Rock & Gem

What Dentists Know About Making Jewelry


Dr. Kathy King, DMD didn’t make every item in her jewelry box, but she could have.

“I’ve made all kinds of jewelry - earrings, pendants - I even made my own wedding rings,” says King, who has operated a private dental practice for years. “I know how to make jewelry because learning how to manipulate and cast gold has long been part of traditiona­l dental training.”

According to King, who also proctors exams for dental licensing boards for several states, prospectiv­e dentists take entire classes on how to choose materials, and how to cast dental crowns and other dental appliances using the lost wax method before they can pass their final exams.

While what they learn is meant to be used in patients’ mouths, it is the same technique that novice jewelers learn to practice their craft.

“For example, dental gold is different,” she explains. “24-karat gold is too soft so we use 18-karat gold because it can stand up to the acids in a person’s mouth. In jewelry making 18-karat gold is harder and more durable. That’s why most jewelers prefer it.”

Meanwhile, the lost wax technique used by dentists and the operators of dental labs, is very similar to the one craftspeop­le use to make everything from gem mountings to bracelets.

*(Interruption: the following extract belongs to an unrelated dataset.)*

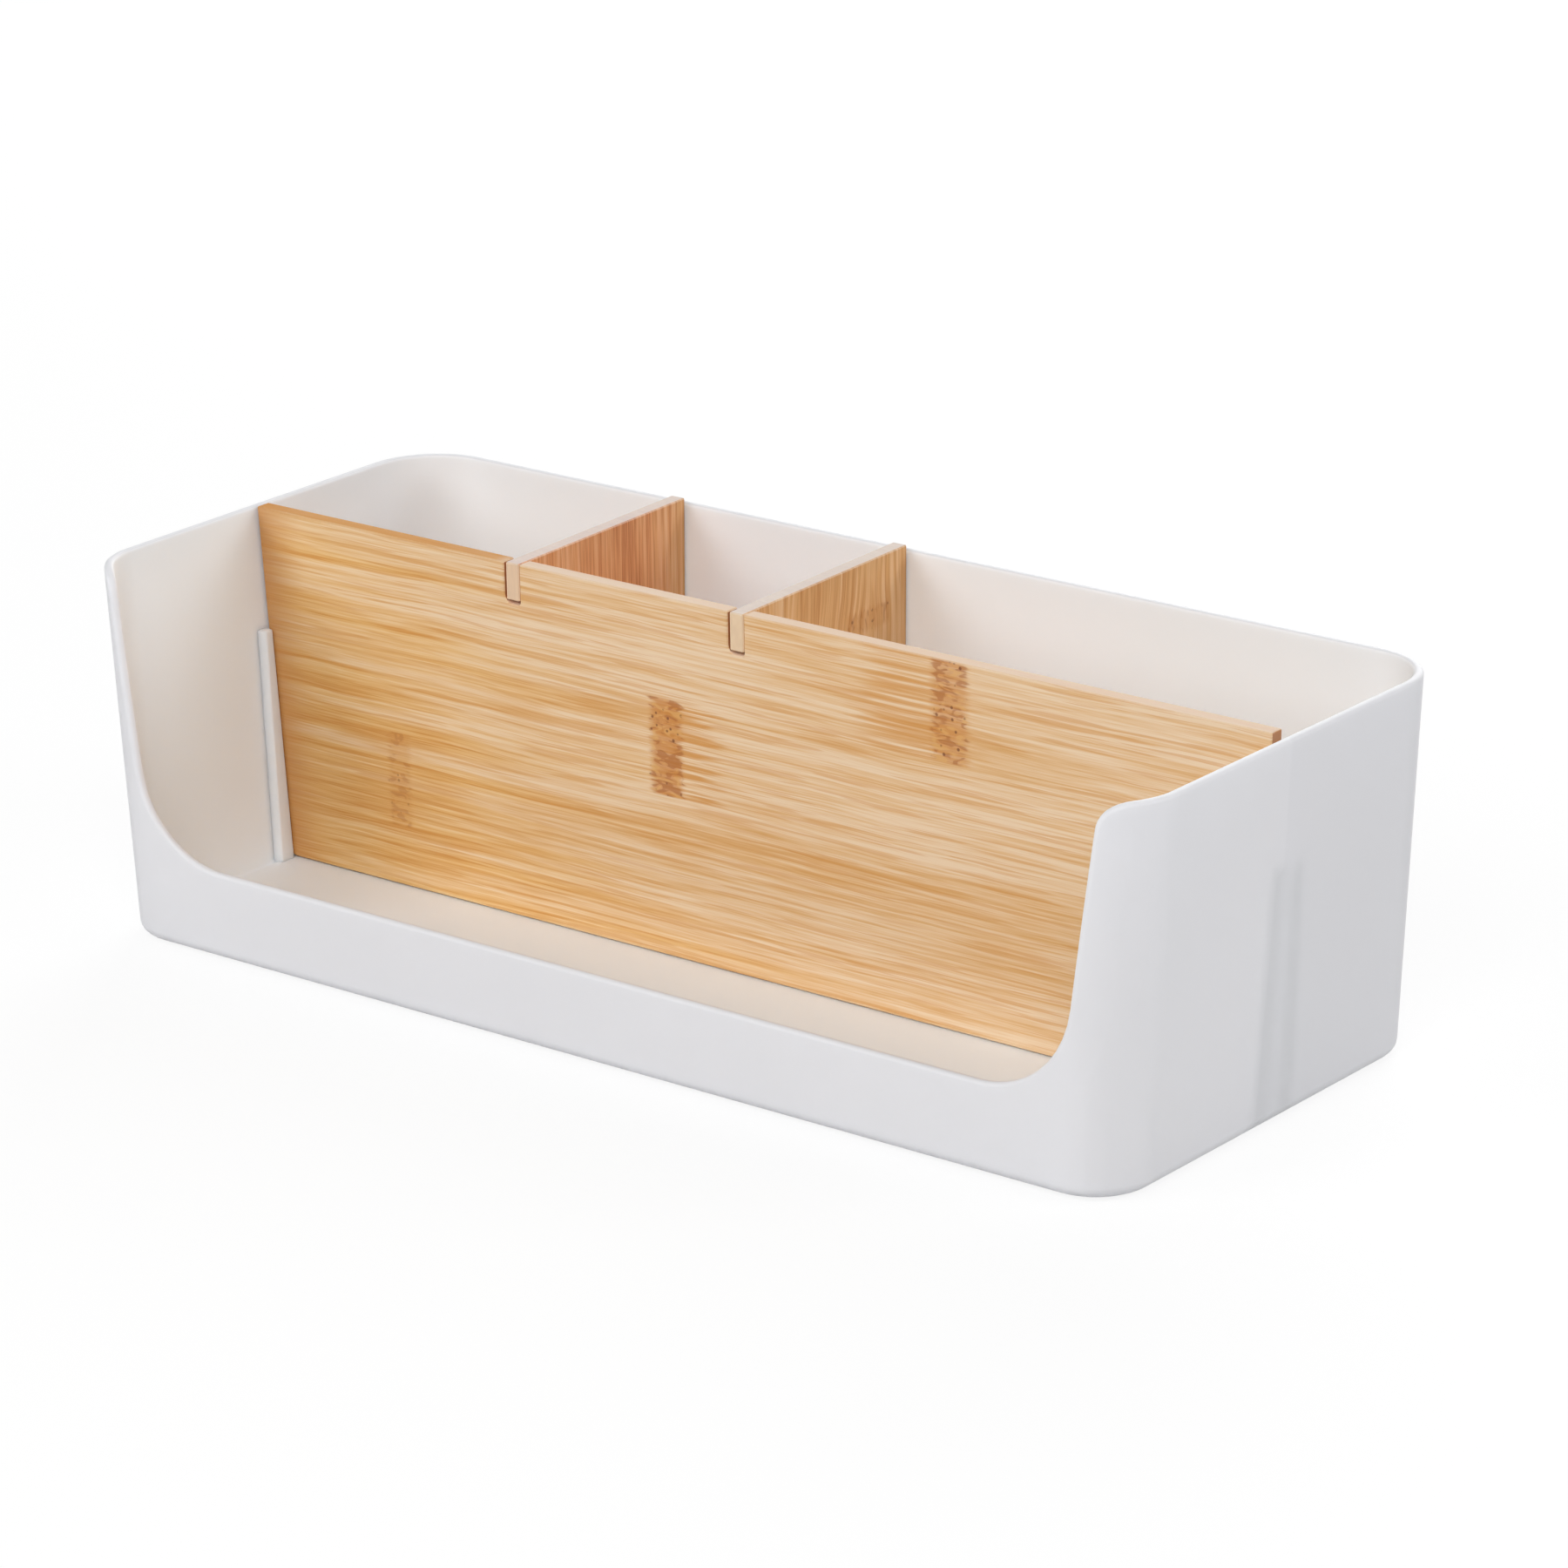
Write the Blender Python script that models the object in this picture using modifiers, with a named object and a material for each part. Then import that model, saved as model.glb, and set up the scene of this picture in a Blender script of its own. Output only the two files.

“It’s exactly the same process,” says King. Casting – whether for a tooth or a pendant – involves sculpting an original wax model then enclosing the design in a plaster-filled metal container. Once dry, the plaster is placed into a kiln and slowly heated to more than 1,000°F to melt away the wax.

What’s left behind from the melted wax is the item cast in molten precious metal.

“Then we polish the dental crown or the piece of jewelry,” King explains. “Either way, it’s going to be worn for a long, long time.”

Though learning how to cast precious metal is still part of a dentist’s education, much of that work is increasing­ly being done by specialty dental labs.

The combinatio­n of her knowledge and the manual dexterity that she cultivated over the years, stands King in good stead when she wants to craft something special for her collection of jewelry.

“People who make jewelry are always surprised about the technique they use to do it,” says King. “But the truth is dentists are just natural jewelers.”